SPoD’tan Oğulcan Yediveven de şöyle dedi:
“Hükümet ve devlet her zamanki gibi en zayıf gördüğünden vurararak bizi aslında parçalamaya çalışıyor ve biliyoruz ki onur yürüyüşleri, göçmen lubunyalarla Türkiye’li lubunyaların karşılaştıkları, bir araya geldikleri belki örgütlenmeye başladıkları yerler."
"En baştan aslında sindirerek bu sindirme politikasıyla bizlerin bir araya gelmesinin önüne geçmeye çalışıyorlar. Ama bugün bu salonu dolduran kalabalık gösteriyor ki bizler yine en çok vurulanımızdan belki de işte en zayıf görünenimizden birbirimize tutarak dayanışmamızı göstermeye devam ediyoruz. Bundan sonra da böyle olacak."
"Avukatları ile görüştürülmüyor"
Basına açıklamayı İHD İstanbul Şube Sekreteri Oya Ersoy okudu. Torabibaeskendari’nin gözaltına alındıktan sonra ailesinin derneğe başvurduğunu belirten Ersoy, gözaltı sonrasında hem derneklerinin hem de ÖHD’li avukatların harekete geçerek, Taksim Beyoğlu Emniyet Müdürlüğü'ne gidip Torabibaeskendari’yle görüştüğünü söyledi.

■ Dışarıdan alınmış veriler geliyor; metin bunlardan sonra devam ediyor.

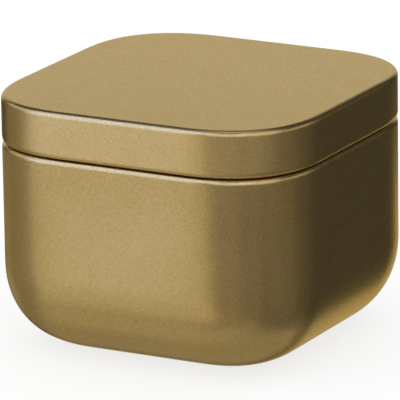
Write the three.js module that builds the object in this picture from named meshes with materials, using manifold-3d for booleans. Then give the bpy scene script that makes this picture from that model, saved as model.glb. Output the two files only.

Yapılan görüşme sonrasında yetkililerin, Torabibaeskendari’nin Tuzla Geri Gönderme Merkezi’ne götürüldüğü bilgisini verdiğini fakat daha sonra avukatların bilgisi dışında oradan da Urfa Geri Gönderme Merkezi'ne sevk edildiği öğrendiklerini belirten Ersoy, avukatların Urfa’da da Torabibaeskendari’yle görüşme girişimlerinin sonuçsuz kaldığı bilgisini paylaştı.
"İşkence edildiğinden şüpheleniyoruz"
Elyas'ın İran’da annesiyle birlikte yaşadığı ağır işkenceler nedeniyle Türkiye'ye göç ettiğini ve uluslararası koruma talep ettiğini ifade eden Ersoy, Torabibaeskendari ailesinin 2013 yılından bu yana Türkiye’de "şartlı mülteci" olarak yaşamını sürdürdüğünü belirtti. Torabibaeskendari’nin geri gönderilmesiyle idam edilebileceği riski ve yaşamsal tehlikelerinin oluşabileceğini vurguladı.
Ersoy son olarak, şöyle dedi:
“Bu süreçte işkence görmüş olabileceği ve sınır dışı edilme ihtimalinden kaygı duymaktayız. Elyas’ın nerede ve hangi koşullarda tutulduğunun resmi makamlarca açıklanmasını ve derhal serbest bırakılmasını talep ediyoruz."